Finance Committee staff have circulated draft legislation on behalf of Sen. Baucus that focuses on increased reporting requirements to help the US Internal Revenue Service (IRS) discover illegal tax avoidance schemes, domestic or offshore, and strengthens some IRS enforcement tools.
Earlier this month, Sen. Levin introduced a beefed-up version the Stop Tax Haven Abuse Act, a bill which he originally co-sponsored with Barack Obama last year before he became President. Bermuda was on the list of “secretive jurisdictions” targeted by the Act.
According to a statement from one of the Finance Committee aides, Mr. Bauman, who served with Sen. Baucus in the House during the 1970s, claimed that his former colleague favours a more targeted approach that would give the IRS more power to detect individual American tax cheats, rather than condemning all offshore financial centres.

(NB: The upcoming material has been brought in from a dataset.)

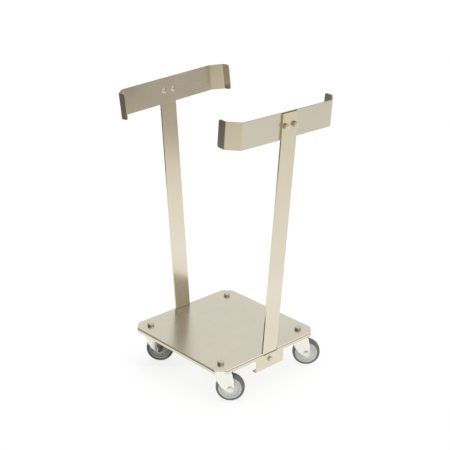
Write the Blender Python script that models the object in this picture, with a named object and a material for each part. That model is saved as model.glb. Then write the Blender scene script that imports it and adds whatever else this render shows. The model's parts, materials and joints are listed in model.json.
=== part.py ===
"""Drum dolly: a square steel deck on four swivel castors, with two leaning posts and two clamp bars.

Metres, +Z up. The origin is on the floor under the middle of the deck.
+X points to the right-hand post, +Y to the rear, along the clamp bars.
"""

import math

import bmesh
import bpy
from mathutils import Matrix, Vector

MM = 0.001
GAP = 0.3 * MM

# Deck: a flat plate with chamfered corners, notched for the posts.
DECK_HALF_X = 177.8 * MM
DECK_HALF_Y = 175.9 * MM
DECK_CHAMFER = 21.9 * MM
DECK_TOP = 103.6 * MM
DECK_THICKNESS = 2.4 * MM
DECK_CLEAR_HALF = 122.0 * MM

# Tray: folded sheet under the deck, with a flange on each side and a hanging tab at each post.
SHEET = 2.0 * MM
TRAY_TOP = DECK_TOP - DECK_THICKNESS - GAP
TRAY_BEND = 3.5 * MM
FLANGE_LOW = 90.6 * MM
TAB_HALF_WIDTH = 49.0 * MM
TAB_LOW = 55.0 * MM
TAB_LIP = 15.3 * MM

# Posts: flat bar that stands inside the tabs and leans outwards above the tray.
POST_WIDTH = 50.8 * MM
POST_THICKNESS = 4.0 * MM
POST_LEAN = math.radians(4.75)
POST_FOOT_LOW = TAB_LOW + SHEET + 2.0 * MM
POST_BEND_Z = 96.0 * MM
POST_REACH = 660.3 * MM
POST_OUTER_X = DECK_HALF_X - SHEET - GAP
POST_SLOT_MARGIN = 0.7 * MM
FOOT_BOLT_Z = 79.0 * MM

# Clamp bars: bent flat sheet on the inner faces of the posts, their tops just above the posts'.
BAR_REACH = 662.1 * MM
BAR_HEIGHT = 68.0 * MM
BAR_THICKNESS = 3.0 * MM
BAR_HALF_STRAIGHT = 149.5 * MM
BAR_SLANT = 39.5 * MM
BAR_SLANT_ANGLE = math.radians(42.0)
BAR_RETURN = 24.3 * MM
BAR_BEND = 6.0 * MM
BAR_END_ROUND = 6.0 * MM
BAR_BOLT_SPREAD = 15.0 * MM
BAR_HOLE_RADIUS = 5.2 * MM
# The left-hand bar sits askew in its bolt clearance: its rear end is the higher one.
BAR_ASKEW = {"right": 0.0, "left": math.radians(3.2)}
BAR_MIDDLE = BAR_REACH - BAR_HEIGHT / 2

# M8 button-head bolts and nuts on the posts.
BOLT_RADIUS = 4.0 * MM
BOLT_HEAD_RADIUS = 8.0 * MM
BOLT_HEAD_HEIGHT = 4.4 * MM
NUT_ACROSS_FLATS = 13.0 * MM
NUT_HEIGHT = 6.5 * MM
NUT_BORE = 4.5 * MM
THREAD_END = 2.0 * MM

# M10 castor bolts with hexagon heads on the deck.
CASTOR_X = 141.7 * MM
CASTOR_Y = 140.8 * MM
CASTOR_BOLT_RADIUS = 5.0 * MM
CASTOR_BOLT_HEAD = 6.4 * MM
CASTOR_BOLT_FLATS = 17.0 * MM
CASTOR_BOLT_LOW = 77.5 * MM
CASTOR_NUT_HEIGHT = 8.0 * MM
CASTOR_HOLE_RADIUS = 5.6 * MM

# Castors: trail behind the swivel axis, all turned the same way at rest.
CASTOR_TURN = math.radians(45.0)
TRAIL = 24.3 * MM
WHEEL_RADIUS = 37.5 * MM
CASTOR_TOP = TRAY_TOP - SHEET - GAP
CUP_RADIUS = 24.0 * MM
CUP_PLATE = 2.3 * MM
CUP_LOW = 91.2 * MM
RACE_RADIUS = 12.5 * MM
BALL_RADIUS = 2.6 * MM
CROWN_TOP = CASTOR_TOP - CUP_PLATE - 2 * BALL_RADIUS - 2 * GAP
CROWN_RADIUS = 22.0 * MM
CROWN_PLATE = 2.5 * MM
FORK_TOP = CROWN_TOP - 0.6 * MM
FORK_SHEET = 2.5 * MM
FORK_HALF_WIDTH = 16.2 * MM
FORK_BEND = 2.0 * MM
FORK_EYE = 9.5 * MM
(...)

“Baucus’ move means he is staking out a dramatically different approach on legislation on alleged offshore tax avoidance, compared to that of Senator Levin,” he said.
“And Baucus definitely has the senatorial upper hand as Finance chairman, the Committee that has jurisdiction over the Levin bill and all tax issues. Levin is not a Finance Committee member.”

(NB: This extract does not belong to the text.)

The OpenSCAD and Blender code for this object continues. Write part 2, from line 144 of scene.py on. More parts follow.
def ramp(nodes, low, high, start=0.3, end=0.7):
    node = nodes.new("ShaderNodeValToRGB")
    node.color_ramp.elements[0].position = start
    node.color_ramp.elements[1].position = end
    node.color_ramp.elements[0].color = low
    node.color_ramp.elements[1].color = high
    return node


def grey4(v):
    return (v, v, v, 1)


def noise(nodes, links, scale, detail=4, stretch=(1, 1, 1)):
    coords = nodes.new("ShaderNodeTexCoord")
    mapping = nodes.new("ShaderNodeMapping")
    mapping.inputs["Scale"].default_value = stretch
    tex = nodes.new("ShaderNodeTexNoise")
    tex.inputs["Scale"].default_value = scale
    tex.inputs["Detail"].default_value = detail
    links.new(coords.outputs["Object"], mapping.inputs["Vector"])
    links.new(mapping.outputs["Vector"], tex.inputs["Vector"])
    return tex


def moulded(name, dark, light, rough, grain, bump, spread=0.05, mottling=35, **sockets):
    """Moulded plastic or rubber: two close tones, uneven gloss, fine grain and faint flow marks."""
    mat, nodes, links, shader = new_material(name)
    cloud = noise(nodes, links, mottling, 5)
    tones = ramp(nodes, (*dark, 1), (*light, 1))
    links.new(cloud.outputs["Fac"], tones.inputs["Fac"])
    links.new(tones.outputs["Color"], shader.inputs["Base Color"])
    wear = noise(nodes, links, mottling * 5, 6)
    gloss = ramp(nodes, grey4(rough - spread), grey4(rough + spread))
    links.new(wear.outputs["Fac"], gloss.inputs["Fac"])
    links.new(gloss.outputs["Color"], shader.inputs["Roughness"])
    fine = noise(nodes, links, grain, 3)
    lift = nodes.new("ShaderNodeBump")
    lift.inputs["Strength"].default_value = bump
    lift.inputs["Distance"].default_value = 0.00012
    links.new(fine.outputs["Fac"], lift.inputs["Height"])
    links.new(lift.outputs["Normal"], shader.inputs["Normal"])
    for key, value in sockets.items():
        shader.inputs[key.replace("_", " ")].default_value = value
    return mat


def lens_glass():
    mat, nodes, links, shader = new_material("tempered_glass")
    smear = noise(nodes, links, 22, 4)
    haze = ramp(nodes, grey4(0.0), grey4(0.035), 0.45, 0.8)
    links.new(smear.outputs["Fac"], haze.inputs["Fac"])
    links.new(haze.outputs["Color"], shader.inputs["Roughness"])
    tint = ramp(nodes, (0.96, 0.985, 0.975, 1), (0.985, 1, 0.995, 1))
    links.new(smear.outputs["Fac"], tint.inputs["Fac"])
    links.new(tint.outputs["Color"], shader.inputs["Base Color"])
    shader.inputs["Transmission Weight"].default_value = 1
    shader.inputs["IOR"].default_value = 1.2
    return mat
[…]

Mr. Bauman said Sen. Baucus’s staff draft would require US banks transferring more than $10,000 to offshore accounts to report the amount and destination to the IRS and would increase penalties on certain infractions related to offshore accounts, including failure to file a return for a foreign trust and the draft would lengthen the IRS statute of limitations for certain international tax returns from three to six years.

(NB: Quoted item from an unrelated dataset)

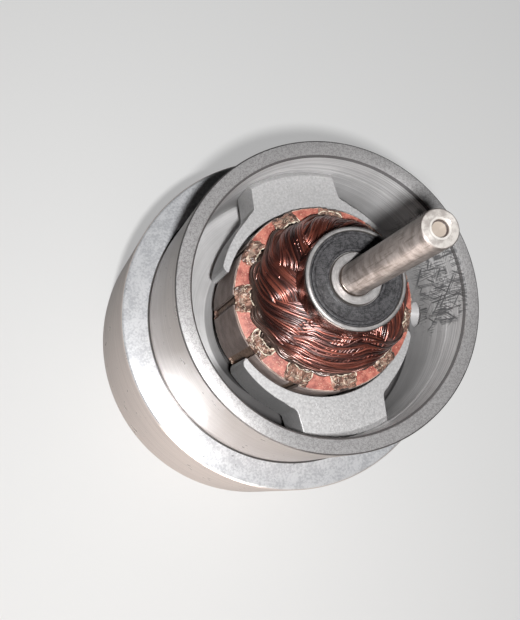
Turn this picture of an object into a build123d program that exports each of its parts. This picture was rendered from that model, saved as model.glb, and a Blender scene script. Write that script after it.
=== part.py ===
from build123d import *
import os
from math import asin, cos, degrees, pi, radians, sin, tan

os.makedirs("parts", exist_ok=True)

# An open two-pole motor: a wound armature standing in its turned housing, front end
# cover and field coils away. Millimetres, +Z along the shaft towards its free end, the
# origin in the middle of the housing's rear face. The poles stand on the Y axis.

# Core, air gap and walls, from the inside out
core_radius = 28.6
air_gap = 0.9
pole_height = 12.85
neck_wall = 5.3
shoulder_width = 9.25
body_wall = 6.4
pole_bore_radius = core_radius + air_gap
bore_radius = pole_bore_radius + pole_height
neck_radius = bore_radius + neck_wall
body_radius = neck_radius + shoulder_width
cavity_radius = body_radius - body_wall

# Housing
body_height = 53.5
neck_height = 46.5
body_chamfer = 0.8
rim_outer_chamfer = 0.5
relief_width = 0.8
relief_depth = 0.4
bore_depth = 44.5
bore_corner = 1.2
register_step = 0.25
register_depth = 11.5
rim_inner_chamfer = 0.7
rim_inner_chamfer_depth = 1.2
floor_thickness = 8.0
floor_hole_chamfer = 3.5
floor_hole_gap = 1.7
rim_z = body_height + neck_height
floor_z = rim_z - bore_depth
floor_underside_z = floor_z - floor_thickness
register_radius = bore_radius + register_step

# Lead hole through the neck's wall
lead_hole_radius = 4.25
lead_hole_depth = 36.0
lead_hole_angle = -9.5
lead_hole_z = rim_z - lead_hole_depth

# Rear cover, set into the back of the housing
cover_recess = 1.0
cover_thickness = 6.0
cover_ledge = 1.5
cover_gap = 0.1
cover_screw_count = 4
cover_screw_radius = 2.0
cover_screw_clear = 0.25
cover_screw_head_radius = 4.0
cover_screw_sink = 0.2
cover_screw_length = 14.0
cover_socket_width = 2.5
cover_socket_depth = 1.4
cover_boss_wall = 3.0
cover_boss_height = 13.0
cover_boss_overlap = 0.5
seat_gap = 0.02
cover_z = cover_recess
ledge_z = cover_recess + cover_thickness
cover_seat_radius = cavity_radius + cover_ledge
cover_radius = cover_seat_radius - cover_gap
cover_boss_radius = cover_screw_radius + cover_boss_wall
cover_boss_offset = cavity_radius + cover_boss_overlap - cover_boss_radius

# Pole pieces
pole_depth = 13.3
pole_length = 17.0
pole_root_width = 28.4
horn_angle = 62.0
horn_root_height = 4.9
horn_middle_height = 3.3
horn_tip_height = 2.3
horn_tip_lead_angle = 2.0
pole_corner = 1.2
pole_back_bevel = 1.6
horn_tip_bevel = 0.8
pole_screw_radius = 2.5
pole_screw_clear = 0.7
pole_screw_head_radius = 6.0
pole_screw_sink = 0.4
pole_screw_bite = 9.0
pole_socket_width = 4.0
pole_socket_depth = 2.4
pole_top_z = rim_z - pole_depth
pole_base_z = pole_top_z - pole_length
pole_middle_z = pole_top_z - pole_length / 2
horn_start_radius = pole_bore_radius + horn_root_height
horn_middle_radius = pole_bore_radius + horn_middle_height
horn_tip_radius = pole_bore_radius + horn_tip_height
horn_start_angle = degrees(asin(pole_root_width / 2 / horn_start_radius))

# Shaft and its sleeves
shaft_radius = 5.0
shaft_end_step = 0.16
shaft_step = 1.5
journal_overrun = 0.5
shaft_rise = 73.9
shaft_end_chamfer = 0.4
centre_hole_radius = 2.05
centre_hole_flare = 0.65
centre_hole_depth = 6.0
sleeve_wall = 1.7
sleeve_gap = 0.4
shaft_tail_gap = 0.5
shaft_core_radius = shaft_radius + shaft_step
shaft_end_radius = shaft_radius - shaft_end_step
sleeve_radius = shaft_core_radius + sleeve_wall
centre_hole_rim_radius = centre_hole_radius + centre_hole_flare
shaft_top_z = rim_z + shaft_rise

# Laminated core and what lies in its slots
core_depth = 8.5
core_length = 26.0
slot_count = 11
slot_phase_angle = 106.5
tooth_width = 5.2
core_back = 8.0
slot_shoulder_depth = 3.4
slot_lip = 1.0
slot_mouth_width = 3.0
slot_corner = 1.0
disc_thickness = 1.1
disc_inset = 0.2
liner_thickness = 0.35
liner_gap = 0.05
liner_reach = 3.0
wedge_depth = 1.9
wedge_reach = 2.4
packing_gap = 0.06
core_top_z = rim_z - core_depth
core_base_z = core_top_z - core_length
slot_bottom_radius = shaft_core_radius + core_back
slot_shoulder_radius = core_radius - slot_shoulder_depth
slot_top_radius = core_radius - slot_lip

# Ball bearings, the same at both ends
bearing_radius = 15.0
bearing_width = 9.0
inner_ring_wall = 2.55
inner_land_step = 0.55
outer_ring_wall = 3.2
seal_seat_wall = 1.25
bearing_edge = 0.5
seal_recess = 1.3
seal_thickness = 0.9
seal_sink = 0.25
seal_gap = 0.12
ball_radius = 2.38
ball_count = 8
ball_gap = 0.05
cage_wall = 1.6
cage_height = 4.4
front_bearing_rise = 11.2
rear_seat_web = 5.0
pocket_wall = 5.0
pocket_gap = 0.02
ball_circle_radius = (shaft_radius + bearing_radius) / 2
inner_face_radius = shaft_radius + inner_ring_wall
inner_land_radius = inner_face_radius + inner_land_step
outer_land_radius = bearing_radius - outer_ring_wall
seal_seat_radius = bearing_radius - seal_seat_wall
front_bearing_z = rim_z + front_bearing_rise
rear_bearing_z = cover_z + rear_seat_web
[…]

In contrast, he said that Sen. Levin’s legislation would allow the US Treasury to control, and even ban, offshore private capital flows and investments by Americans, but that it came at a time when the US government “desperately needs foreign capital and offshore investors to finance Obama’s trillion-dollar deficits”.
“But Sen. Levin insists he will make this bill a legislative priority this year,” he said. “Among other enormities, the bill creates an unprecedented ‘blacklist’ of 34 offshore jurisdictions (Switzerland included) that would be presumed to be ‘tax evasion’ sites. This presumption is based mainly on the fact these jurisdictions have high degrees of financial secrecy guaranteed by law.”
Mr. Bauman said that Sen. Baucus’ approach was consistent with more reasonable past IRS practice in which individual, named taxpayers are audited or investigated and proceeded against on a case-by-case basis, but that Levin’s “ham-handed bill” would condemn all users of tax havens and the havens themselves, creating a radical presumption that any American engaging in offshore financial activity is a tax cheat.
The Finance Committee plans a hearing on the Baucus draft legislation on Tuesday, March 17.
Sirron
I knew there had to be a person on earth who took Bob Bauman seriously
Now I know – it’s you!
Have you told him? He’ll be really grateful.
Richard
PS Have you noted which one Obama supports?
BTW some inaccuracy with the Mid Ocean article.
ACE was NEVER a Bermuda Company. Ace was previously domiciled in the Cayman, i.e. they moved from Cayman to Switzerland They only have their executive offices here, which remain.